Let $X_{1},X_{2},\ldots ,X_{m}$ be random variables on the same probability space. We call $\mathbf{X}=(X_{1},\ldots ,X_{m})$ a random vector, as it is just a vector of random variables. The CDF of $\mathbf{X}$, also called the joint CDF of $X_{1},\ldots,X_{m}$ is the function $F:\mathbb{R}^{m}\rightarrow \mathbb{R}$ defined as $$ F(t_{1},\ldots ,t_{m})=\mathbf{P}\{X_{1}\le t_{1},\ldots ,X_{m}\le t_{m}\} = \mathbf{P}\left\{\bigcap_{i=1}^{m}\{X_{i}\le t_{i}\} \right\}. $$.

Example 112

Consider two events $A$ and $B$ in the probability space and let $X={\mathbf 1}_{A}$ and $Y={\mathbf 1}_{B}$ be their indicator random variables.
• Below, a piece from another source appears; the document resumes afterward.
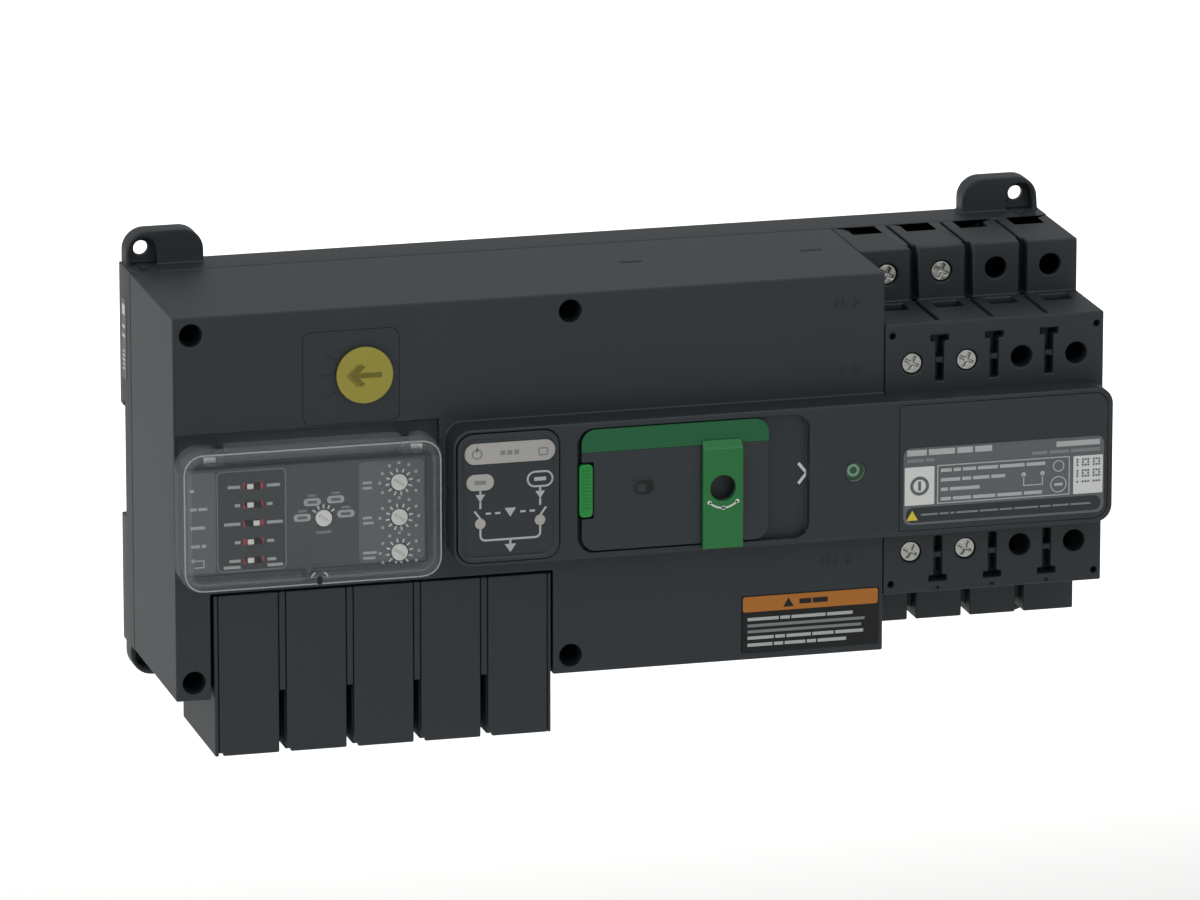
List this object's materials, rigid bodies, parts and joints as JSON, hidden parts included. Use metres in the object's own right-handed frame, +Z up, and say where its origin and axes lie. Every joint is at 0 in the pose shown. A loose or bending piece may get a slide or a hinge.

Their joint CDF is given by $$ F(s,t)=\begin{cases} 0 & \mbox{ if }s < 0 \mbox{ or }t < 0 \\ \mathbf{P}(A^{c}\cap B^{c}) & \mbox{ if }s\ge 0, t < 1\mbox{ or }t\ge 0, s < 1 \\ \mathbf{P}(A) & \mbox{ if }0\le s < 1\mbox{ and }t\ge 1 \\ \mathbf{P}(B) & \mbox{ if }0\le t < 1\mbox{ and }s\ge 1 \\ \mathbf{P}(A\cap B) & \mbox{ if } s\ge1, t\ge 1 \end{cases} $$

Properties of joint CDFs : The following properties of the joint CDF $F:\mathbb{R}^{m}\rightarrow [0,1]$ are analogous to those of the 1-dimensional CDF and the proofs are similar.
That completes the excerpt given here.